* BEGIN PROVIDED RECORDS *

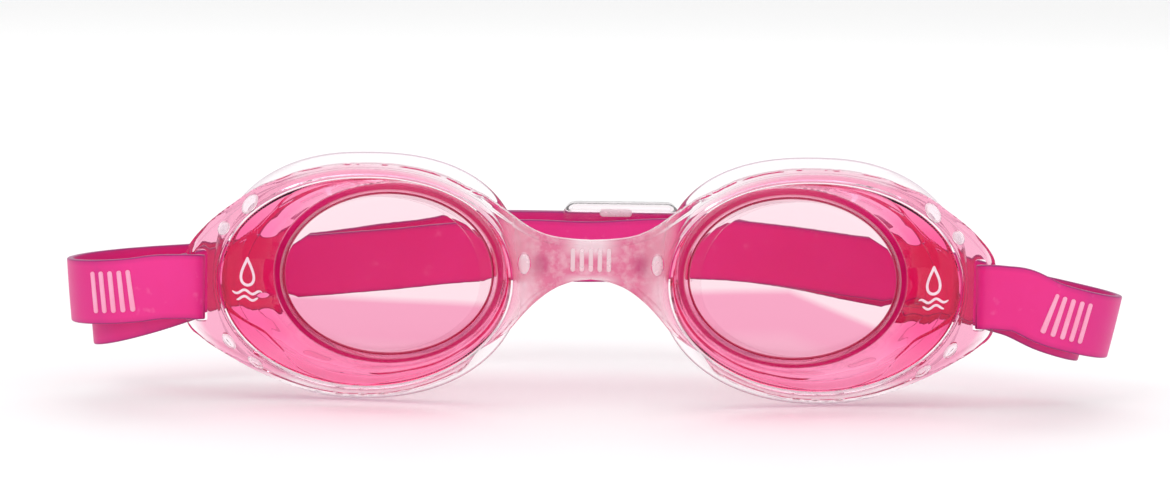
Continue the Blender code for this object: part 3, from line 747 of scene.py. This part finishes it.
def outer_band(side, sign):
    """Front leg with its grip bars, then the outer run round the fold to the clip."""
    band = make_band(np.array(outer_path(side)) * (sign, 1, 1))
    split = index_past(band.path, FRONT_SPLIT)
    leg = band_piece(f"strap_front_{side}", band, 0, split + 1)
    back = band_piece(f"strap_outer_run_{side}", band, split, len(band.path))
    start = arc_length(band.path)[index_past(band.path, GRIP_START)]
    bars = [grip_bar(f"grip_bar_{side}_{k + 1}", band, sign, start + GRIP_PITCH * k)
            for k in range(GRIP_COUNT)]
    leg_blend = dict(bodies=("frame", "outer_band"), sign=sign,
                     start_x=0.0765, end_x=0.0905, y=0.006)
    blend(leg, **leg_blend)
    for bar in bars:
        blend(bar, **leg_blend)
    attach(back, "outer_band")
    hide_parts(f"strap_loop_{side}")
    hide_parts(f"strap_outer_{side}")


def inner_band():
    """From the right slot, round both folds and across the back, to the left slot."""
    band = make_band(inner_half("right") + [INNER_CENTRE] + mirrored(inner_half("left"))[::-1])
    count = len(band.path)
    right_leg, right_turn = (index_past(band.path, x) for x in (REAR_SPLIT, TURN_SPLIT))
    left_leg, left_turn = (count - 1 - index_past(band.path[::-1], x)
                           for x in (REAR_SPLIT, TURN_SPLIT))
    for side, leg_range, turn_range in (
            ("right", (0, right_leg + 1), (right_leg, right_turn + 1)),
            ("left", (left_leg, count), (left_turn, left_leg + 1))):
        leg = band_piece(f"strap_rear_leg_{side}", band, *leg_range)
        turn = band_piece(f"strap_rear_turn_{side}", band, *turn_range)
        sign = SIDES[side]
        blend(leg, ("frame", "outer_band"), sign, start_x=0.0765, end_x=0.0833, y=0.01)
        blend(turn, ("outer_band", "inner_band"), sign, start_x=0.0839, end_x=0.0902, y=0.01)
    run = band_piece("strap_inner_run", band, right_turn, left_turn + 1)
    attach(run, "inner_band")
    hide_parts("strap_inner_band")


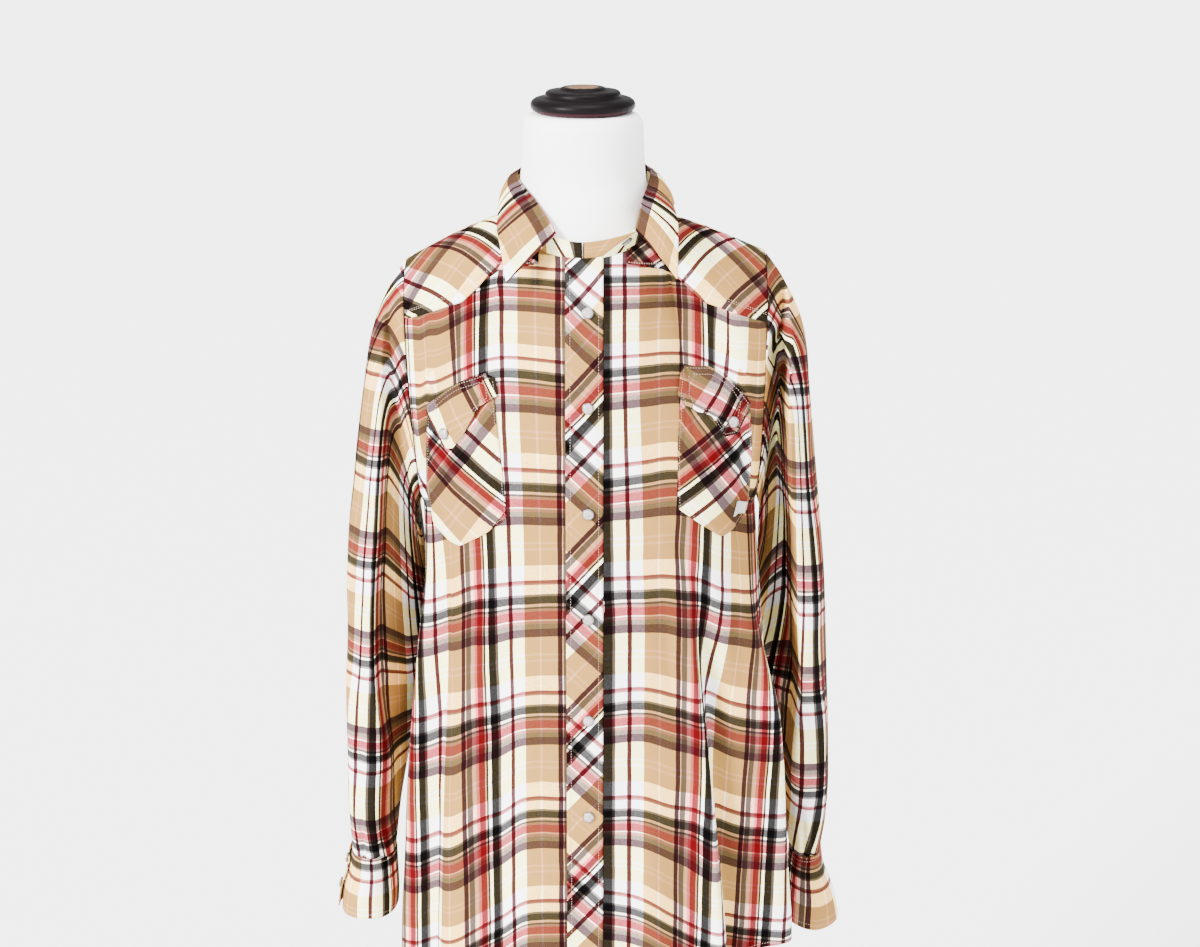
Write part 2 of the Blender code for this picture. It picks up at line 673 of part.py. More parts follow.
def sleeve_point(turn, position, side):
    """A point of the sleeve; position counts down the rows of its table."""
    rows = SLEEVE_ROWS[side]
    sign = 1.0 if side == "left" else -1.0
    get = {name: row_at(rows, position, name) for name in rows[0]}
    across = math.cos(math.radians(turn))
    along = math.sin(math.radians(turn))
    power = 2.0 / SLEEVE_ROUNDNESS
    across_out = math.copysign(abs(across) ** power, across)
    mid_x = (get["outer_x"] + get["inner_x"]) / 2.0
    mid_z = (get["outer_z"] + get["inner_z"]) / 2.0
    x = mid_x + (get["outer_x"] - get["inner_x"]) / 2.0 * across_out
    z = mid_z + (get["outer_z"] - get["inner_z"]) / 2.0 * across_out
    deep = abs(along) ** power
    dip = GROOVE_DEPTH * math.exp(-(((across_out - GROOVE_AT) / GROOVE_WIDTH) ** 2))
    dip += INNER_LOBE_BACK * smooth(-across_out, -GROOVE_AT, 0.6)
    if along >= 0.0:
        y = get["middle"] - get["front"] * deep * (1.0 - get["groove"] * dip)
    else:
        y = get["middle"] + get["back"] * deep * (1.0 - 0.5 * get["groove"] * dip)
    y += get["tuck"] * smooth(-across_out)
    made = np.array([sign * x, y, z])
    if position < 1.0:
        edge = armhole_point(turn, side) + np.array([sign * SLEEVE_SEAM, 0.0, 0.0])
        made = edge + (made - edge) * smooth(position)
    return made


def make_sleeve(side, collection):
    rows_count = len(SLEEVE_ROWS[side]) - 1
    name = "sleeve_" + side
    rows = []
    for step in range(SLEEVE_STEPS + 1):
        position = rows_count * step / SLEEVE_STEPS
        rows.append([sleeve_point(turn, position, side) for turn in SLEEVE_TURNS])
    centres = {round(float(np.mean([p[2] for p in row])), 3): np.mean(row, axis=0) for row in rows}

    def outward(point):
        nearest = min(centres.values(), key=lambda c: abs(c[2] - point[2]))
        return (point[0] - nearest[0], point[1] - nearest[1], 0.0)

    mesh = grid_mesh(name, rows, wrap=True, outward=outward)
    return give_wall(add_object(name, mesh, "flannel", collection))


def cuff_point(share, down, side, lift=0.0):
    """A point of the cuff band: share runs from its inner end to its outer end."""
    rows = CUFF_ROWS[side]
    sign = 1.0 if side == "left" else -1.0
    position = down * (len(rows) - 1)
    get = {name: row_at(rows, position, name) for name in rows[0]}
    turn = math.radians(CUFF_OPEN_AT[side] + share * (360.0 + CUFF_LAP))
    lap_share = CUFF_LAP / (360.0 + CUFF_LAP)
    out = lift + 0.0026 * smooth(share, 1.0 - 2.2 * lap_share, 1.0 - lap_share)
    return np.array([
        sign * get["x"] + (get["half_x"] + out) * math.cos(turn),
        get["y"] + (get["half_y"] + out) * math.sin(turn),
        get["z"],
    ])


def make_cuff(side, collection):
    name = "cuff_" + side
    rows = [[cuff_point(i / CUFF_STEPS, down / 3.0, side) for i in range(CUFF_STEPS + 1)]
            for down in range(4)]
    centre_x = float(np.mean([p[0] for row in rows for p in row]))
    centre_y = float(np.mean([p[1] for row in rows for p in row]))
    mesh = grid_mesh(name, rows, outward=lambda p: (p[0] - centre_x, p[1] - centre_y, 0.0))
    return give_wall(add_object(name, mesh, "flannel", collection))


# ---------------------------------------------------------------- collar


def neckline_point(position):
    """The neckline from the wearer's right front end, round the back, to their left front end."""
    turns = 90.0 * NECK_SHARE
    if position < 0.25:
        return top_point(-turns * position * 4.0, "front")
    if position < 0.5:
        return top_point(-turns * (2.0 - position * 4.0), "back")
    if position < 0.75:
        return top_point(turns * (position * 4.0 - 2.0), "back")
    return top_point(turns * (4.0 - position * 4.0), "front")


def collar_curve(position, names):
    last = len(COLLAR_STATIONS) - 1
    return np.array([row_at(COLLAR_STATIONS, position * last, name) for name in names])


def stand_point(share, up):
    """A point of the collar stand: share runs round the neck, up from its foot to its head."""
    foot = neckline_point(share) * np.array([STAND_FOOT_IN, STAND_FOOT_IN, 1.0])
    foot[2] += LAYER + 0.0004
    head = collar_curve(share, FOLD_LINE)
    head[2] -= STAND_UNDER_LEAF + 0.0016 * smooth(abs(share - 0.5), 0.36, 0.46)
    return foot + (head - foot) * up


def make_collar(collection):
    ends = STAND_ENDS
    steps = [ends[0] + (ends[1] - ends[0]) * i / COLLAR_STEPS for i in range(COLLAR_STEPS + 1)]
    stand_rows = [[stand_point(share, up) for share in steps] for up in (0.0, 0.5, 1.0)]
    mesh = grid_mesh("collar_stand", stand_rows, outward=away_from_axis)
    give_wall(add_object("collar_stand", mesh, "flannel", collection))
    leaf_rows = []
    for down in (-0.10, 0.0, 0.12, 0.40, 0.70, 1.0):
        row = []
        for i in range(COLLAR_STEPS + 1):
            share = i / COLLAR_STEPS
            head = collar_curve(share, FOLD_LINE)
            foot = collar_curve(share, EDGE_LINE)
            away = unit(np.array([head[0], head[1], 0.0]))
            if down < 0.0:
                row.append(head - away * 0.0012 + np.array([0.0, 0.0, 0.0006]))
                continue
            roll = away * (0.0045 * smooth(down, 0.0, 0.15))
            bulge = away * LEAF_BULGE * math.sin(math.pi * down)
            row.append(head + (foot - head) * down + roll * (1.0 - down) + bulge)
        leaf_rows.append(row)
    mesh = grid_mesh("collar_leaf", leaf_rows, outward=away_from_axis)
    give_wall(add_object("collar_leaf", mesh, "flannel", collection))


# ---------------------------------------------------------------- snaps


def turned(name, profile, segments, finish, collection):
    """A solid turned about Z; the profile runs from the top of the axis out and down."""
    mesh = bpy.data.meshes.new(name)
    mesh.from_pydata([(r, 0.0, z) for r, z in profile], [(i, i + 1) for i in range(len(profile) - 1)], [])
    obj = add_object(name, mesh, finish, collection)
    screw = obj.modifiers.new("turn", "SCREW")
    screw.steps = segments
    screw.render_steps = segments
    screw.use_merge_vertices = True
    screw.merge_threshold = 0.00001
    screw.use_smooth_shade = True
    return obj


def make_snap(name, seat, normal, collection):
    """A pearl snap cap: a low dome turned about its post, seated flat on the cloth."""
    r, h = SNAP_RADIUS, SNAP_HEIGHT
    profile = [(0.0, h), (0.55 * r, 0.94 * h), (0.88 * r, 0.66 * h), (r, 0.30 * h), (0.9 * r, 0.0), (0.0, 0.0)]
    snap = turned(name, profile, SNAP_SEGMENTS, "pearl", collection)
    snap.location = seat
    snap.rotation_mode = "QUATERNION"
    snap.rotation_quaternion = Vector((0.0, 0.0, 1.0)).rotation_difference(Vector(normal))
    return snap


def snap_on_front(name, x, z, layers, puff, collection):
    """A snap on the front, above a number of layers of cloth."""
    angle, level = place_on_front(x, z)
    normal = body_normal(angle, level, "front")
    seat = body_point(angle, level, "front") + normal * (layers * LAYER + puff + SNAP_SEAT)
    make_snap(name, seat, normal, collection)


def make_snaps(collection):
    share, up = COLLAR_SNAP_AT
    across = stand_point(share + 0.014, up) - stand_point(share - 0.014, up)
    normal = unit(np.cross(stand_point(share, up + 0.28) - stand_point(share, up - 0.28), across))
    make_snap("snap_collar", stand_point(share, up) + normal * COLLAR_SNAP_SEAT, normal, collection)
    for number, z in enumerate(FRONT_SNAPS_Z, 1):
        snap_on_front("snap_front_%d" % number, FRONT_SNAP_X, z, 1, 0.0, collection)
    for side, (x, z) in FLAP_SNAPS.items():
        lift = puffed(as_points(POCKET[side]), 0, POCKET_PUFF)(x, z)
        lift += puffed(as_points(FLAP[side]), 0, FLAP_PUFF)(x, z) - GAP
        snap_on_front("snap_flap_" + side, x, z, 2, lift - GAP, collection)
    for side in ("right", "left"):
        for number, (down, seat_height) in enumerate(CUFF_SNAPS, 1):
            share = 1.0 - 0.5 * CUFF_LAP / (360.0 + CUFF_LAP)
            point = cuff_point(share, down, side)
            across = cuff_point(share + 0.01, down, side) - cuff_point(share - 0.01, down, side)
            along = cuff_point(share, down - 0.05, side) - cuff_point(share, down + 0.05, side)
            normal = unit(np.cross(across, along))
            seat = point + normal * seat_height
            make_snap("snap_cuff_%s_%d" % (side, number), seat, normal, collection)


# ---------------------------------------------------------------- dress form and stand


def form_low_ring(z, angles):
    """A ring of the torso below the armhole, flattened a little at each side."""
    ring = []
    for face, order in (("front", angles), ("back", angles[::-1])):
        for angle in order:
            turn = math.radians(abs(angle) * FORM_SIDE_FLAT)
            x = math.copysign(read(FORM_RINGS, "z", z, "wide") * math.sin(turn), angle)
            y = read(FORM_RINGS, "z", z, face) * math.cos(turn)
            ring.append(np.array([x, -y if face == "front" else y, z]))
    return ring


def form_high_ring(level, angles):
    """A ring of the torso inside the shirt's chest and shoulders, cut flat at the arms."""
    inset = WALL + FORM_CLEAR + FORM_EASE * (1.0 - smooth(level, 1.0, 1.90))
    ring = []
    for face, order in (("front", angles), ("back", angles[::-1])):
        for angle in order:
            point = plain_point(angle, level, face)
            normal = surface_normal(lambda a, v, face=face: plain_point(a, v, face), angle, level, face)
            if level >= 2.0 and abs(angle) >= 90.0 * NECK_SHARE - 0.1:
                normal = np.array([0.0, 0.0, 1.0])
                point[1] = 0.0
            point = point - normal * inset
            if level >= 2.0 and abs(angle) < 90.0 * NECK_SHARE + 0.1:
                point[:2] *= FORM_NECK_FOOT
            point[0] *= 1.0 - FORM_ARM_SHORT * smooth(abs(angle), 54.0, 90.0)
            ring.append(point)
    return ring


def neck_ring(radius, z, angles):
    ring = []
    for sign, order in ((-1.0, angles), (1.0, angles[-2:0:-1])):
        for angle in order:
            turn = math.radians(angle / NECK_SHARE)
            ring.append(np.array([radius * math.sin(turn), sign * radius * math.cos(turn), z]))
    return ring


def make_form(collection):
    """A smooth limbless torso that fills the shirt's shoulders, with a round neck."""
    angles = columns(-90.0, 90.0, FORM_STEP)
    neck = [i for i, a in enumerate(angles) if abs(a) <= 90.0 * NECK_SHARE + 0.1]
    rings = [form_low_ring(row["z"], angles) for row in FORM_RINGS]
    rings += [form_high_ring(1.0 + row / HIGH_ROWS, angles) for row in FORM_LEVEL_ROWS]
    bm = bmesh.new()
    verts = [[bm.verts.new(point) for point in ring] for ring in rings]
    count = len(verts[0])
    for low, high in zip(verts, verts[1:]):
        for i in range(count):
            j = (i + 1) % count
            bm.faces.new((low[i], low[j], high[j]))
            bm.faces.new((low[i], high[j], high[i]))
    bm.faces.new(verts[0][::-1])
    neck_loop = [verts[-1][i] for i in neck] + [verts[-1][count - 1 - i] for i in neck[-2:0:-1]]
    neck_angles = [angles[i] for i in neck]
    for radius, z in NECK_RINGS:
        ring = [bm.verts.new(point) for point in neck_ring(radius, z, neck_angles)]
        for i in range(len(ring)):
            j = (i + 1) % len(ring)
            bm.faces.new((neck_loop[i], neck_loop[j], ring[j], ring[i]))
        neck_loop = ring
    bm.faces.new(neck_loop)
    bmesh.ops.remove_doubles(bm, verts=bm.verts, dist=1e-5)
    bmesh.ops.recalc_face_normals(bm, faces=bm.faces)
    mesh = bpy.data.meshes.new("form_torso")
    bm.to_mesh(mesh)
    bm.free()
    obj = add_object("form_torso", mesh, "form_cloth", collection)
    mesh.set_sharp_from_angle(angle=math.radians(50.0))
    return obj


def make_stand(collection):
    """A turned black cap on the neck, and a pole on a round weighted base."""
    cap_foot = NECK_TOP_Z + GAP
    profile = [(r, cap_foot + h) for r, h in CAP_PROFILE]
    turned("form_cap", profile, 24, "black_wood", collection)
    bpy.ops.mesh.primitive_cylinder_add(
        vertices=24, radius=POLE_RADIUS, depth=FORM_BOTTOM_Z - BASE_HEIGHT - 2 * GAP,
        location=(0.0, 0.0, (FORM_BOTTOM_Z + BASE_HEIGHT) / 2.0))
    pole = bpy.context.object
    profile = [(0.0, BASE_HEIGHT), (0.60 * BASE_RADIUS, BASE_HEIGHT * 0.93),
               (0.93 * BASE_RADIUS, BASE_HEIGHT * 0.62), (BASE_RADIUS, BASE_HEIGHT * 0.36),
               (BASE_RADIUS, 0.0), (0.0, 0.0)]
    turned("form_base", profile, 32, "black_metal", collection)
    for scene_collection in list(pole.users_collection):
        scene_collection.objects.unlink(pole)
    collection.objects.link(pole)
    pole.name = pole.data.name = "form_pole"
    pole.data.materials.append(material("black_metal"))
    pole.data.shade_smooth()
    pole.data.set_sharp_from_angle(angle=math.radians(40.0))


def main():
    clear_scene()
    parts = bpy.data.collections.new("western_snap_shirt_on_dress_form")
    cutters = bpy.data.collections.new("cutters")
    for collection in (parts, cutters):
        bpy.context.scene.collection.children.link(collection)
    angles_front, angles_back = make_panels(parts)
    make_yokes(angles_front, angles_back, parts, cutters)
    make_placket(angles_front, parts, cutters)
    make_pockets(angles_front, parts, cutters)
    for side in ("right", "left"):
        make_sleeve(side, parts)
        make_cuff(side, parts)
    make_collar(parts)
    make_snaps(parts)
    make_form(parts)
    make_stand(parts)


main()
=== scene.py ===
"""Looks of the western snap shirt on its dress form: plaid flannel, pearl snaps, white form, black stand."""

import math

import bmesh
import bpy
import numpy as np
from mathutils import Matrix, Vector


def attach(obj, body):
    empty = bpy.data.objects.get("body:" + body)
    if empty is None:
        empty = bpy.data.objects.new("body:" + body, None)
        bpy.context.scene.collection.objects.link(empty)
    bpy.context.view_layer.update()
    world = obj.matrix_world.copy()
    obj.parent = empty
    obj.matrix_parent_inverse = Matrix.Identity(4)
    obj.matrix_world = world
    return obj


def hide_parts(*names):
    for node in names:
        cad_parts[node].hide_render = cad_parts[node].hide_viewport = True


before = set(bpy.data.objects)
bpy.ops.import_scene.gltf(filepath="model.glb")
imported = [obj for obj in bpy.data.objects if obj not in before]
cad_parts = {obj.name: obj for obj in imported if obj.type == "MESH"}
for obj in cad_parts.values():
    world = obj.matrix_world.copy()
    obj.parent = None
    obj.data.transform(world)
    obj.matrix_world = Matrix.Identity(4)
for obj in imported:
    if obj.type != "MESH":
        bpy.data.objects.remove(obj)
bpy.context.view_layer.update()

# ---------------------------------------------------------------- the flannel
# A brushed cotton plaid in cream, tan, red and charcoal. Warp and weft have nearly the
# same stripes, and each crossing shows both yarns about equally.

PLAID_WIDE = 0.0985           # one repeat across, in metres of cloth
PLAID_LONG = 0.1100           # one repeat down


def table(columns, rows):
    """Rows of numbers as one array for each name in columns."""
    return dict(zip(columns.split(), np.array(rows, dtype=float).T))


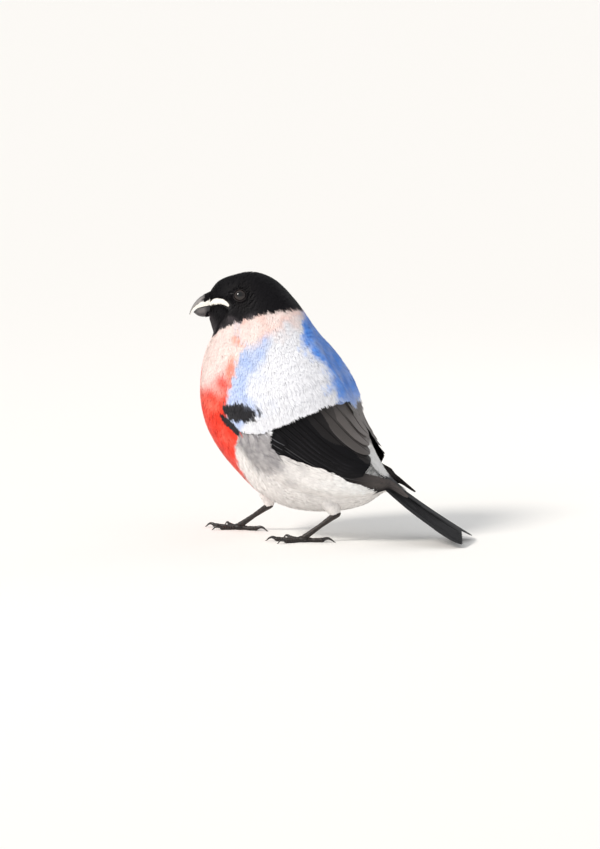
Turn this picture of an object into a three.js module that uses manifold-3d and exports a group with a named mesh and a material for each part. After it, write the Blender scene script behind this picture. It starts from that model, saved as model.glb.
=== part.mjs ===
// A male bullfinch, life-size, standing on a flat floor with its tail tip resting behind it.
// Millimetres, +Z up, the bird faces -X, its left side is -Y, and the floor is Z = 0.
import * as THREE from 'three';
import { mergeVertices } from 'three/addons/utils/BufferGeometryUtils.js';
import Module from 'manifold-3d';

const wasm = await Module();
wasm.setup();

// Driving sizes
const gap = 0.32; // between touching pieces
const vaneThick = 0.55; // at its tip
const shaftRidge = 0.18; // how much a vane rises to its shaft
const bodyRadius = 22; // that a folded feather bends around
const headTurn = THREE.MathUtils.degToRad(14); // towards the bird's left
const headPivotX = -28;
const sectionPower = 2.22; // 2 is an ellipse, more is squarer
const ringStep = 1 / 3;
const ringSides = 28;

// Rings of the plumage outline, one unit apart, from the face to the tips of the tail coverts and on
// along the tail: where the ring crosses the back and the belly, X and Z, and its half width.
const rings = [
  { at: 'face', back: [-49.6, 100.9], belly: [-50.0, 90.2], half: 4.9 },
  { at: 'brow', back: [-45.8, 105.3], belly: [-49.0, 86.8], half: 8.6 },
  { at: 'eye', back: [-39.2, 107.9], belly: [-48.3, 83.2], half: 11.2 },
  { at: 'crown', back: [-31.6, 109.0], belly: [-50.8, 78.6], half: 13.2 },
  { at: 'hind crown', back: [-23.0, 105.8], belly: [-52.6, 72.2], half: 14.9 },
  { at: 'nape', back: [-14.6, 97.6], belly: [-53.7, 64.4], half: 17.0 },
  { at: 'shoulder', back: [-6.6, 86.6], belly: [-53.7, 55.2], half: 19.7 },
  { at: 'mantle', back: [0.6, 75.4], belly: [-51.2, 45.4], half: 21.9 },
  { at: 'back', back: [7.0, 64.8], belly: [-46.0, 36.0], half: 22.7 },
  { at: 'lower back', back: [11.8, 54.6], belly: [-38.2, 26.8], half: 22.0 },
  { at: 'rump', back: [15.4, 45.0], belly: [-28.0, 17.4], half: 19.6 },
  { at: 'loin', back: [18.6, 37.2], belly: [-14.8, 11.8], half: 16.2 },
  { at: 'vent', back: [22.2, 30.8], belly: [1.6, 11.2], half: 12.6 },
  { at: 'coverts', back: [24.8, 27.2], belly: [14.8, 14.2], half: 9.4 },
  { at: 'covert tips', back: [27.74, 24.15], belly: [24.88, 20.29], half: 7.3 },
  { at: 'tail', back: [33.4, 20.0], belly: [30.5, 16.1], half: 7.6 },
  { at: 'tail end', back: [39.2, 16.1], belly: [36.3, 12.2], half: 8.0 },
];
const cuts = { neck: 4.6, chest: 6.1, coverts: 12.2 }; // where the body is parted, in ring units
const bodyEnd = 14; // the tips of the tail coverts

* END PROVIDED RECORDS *

EXERCISE DESCRIPTION: Reproduce only the lines from the one containing "make_cuff(side, parts)" through the one containing "bpy.context.scene.collection.objects.link(empty)", inclusive of both.

REPLY:
        make_cuff(side, parts)
    make_collar(parts)
    make_snaps(parts)
    make_form(parts)
    make_stand(parts)


main()
=== scene.py ===
"""Looks of the western snap shirt on its dress form: plaid flannel, pearl snaps, white form, black stand."""

import math

import bmesh
import bpy
import numpy as np
from mathutils import Matrix, Vector


def attach(obj, body):
    empty = bpy.data.objects.get("body:" + body)
    if empty is None:
        empty = bpy.data.objects.new("body:" + body, None)
        bpy.context.scene.collection.objects.link(empty)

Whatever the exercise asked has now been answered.